▶ Brief: Copy out the listing exactly.
============
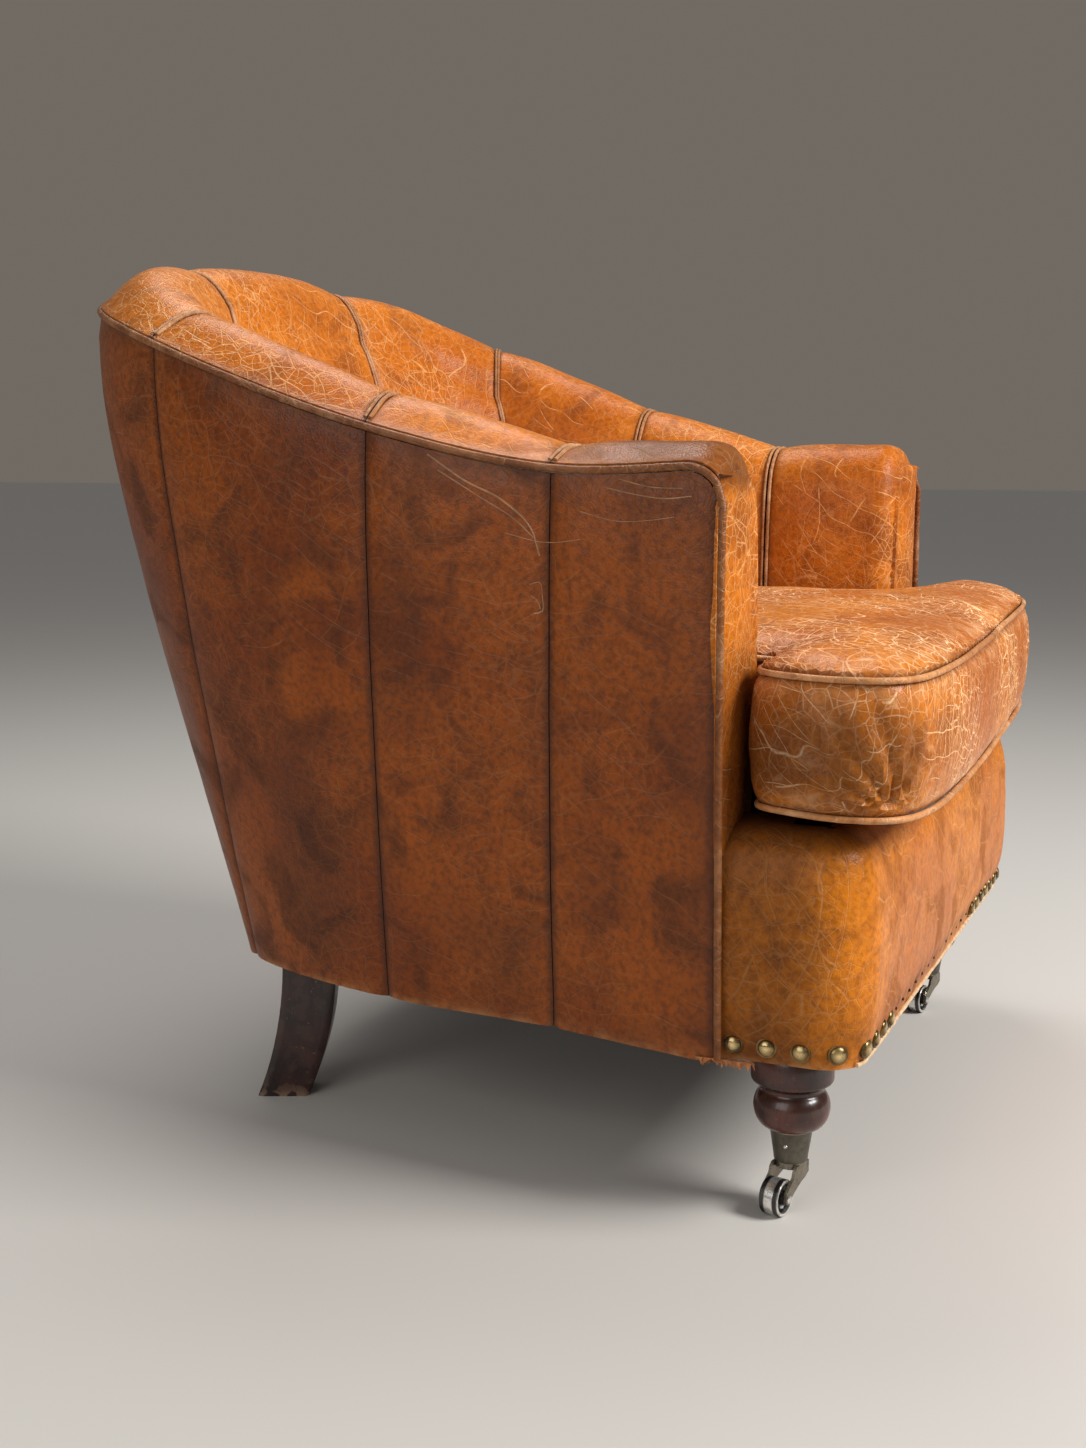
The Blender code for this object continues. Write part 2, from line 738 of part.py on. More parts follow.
def build_springs():
    face = front_frame()[0] + FRONT_RAIL_THICKNESS
    z = RAIL_TOP - SPRING_WIRE
    for number in range(SPRING_COUNT):
        x = (number - (SPRING_COUNT - 1) / 2) * SPRING_SPREAD
        start, end = face + GAP, rear_rail_face(abs(x) + SPRING_WIDTH / 2) - SPRING_ROOM
        pitch = (end - start) / (SPRING_TURNS + 1)
        points = [(x - SPRING_WIDTH / 2, start, z)]
        for turn in range(SPRING_TURNS):
            side = -1 if turn % 2 == 0 else 1
            middle = start + pitch * (turn + 1)
            points.append((x + side * SPRING_WIDTH / 2, middle - pitch * 0.35, z))
            points.append((x + side * SPRING_WIDTH / 2, middle + pitch * 0.35, z))
        points.append((x + SPRING_WIDTH / 2 * (1 if SPRING_TURNS % 2 == 0 else -1), end, z))
        tube(f"seat_spring_{number + 1}", points, SPRING_WIRE, "spring_steel")


def build_dust_cover():
    face = front_frame()[0]
    front_half = LEG_X - LEG_COLLAR_RADIUS - 0.006
    rear = rear_rail_face(0.15) + 0.012
    outline = [(front_half, face + 0.004), (front_half, rear - 0.16), (0.165, rear - 0.085),
               (0.150, rear)]
    outline = outline + [(-x, y) for x, y in reversed(outline)]
    top = RAIL_LOW - GAP
    rings = [[(x, y, top - DUST_COVER) for x, y in outline], [(x, y, top) for x, y in outline]]
    ring_loft("dust_cover", rings, "black_cloth")


# Cushion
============
▶ Correct answer:
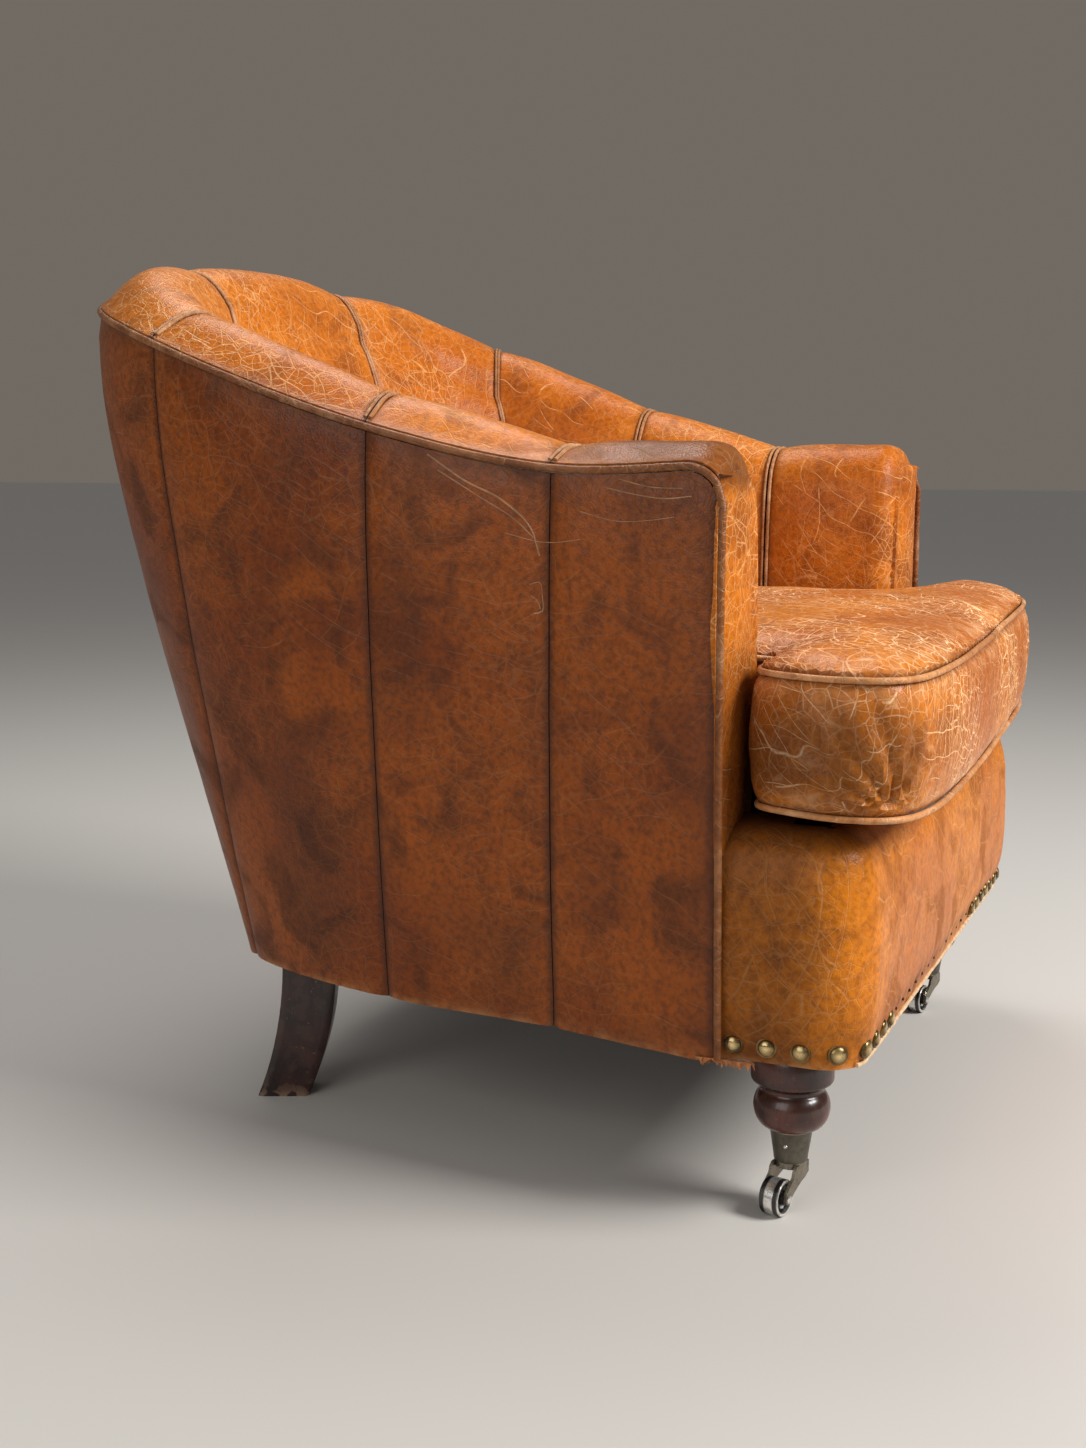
The Blender code for this object continues. Write part 2, from line 738 of part.py on. More parts follow.
def build_springs():
    face = front_frame()[0] + FRONT_RAIL_THICKNESS
    z = RAIL_TOP - SPRING_WIRE
    for number in range(SPRING_COUNT):
        x = (number - (SPRING_COUNT - 1) / 2) * SPRING_SPREAD
        start, end = face + GAP, rear_rail_face(abs(x) + SPRING_WIDTH / 2) - SPRING_ROOM
        pitch = (end - start) / (SPRING_TURNS + 1)
        points = [(x - SPRING_WIDTH / 2, start, z)]
        for turn in range(SPRING_TURNS):
            side = -1 if turn % 2 == 0 else 1
            middle = start + pitch * (turn + 1)
            points.append((x + side * SPRING_WIDTH / 2, middle - pitch * 0.35, z))
            points.append((x + side * SPRING_WIDTH / 2, middle + pitch * 0.35, z))
        points.append((x + SPRING_WIDTH / 2 * (1 if SPRING_TURNS % 2 == 0 else -1), end, z))
        tube(f"seat_spring_{number + 1}", points, SPRING_WIRE, "spring_steel")


def build_dust_cover():
    face = front_frame()[0]
    front_half = LEG_X - LEG_COLLAR_RADIUS - 0.006
    rear = rear_rail_face(0.15) + 0.012
    outline = [(front_half, face + 0.004), (front_half, rear - 0.16), (0.165, rear - 0.085),
               (0.150, rear)]
    outline = outline + [(-x, y) for x, y in reversed(outline)]
    top = RAIL_LOW - GAP
    rings = [[(x, y, top - DUST_COVER) for x, y in outline], [(x, y, top) for x, y in outline]]
    ring_loft("dust_cover", rings, "black_cloth")


# Cushion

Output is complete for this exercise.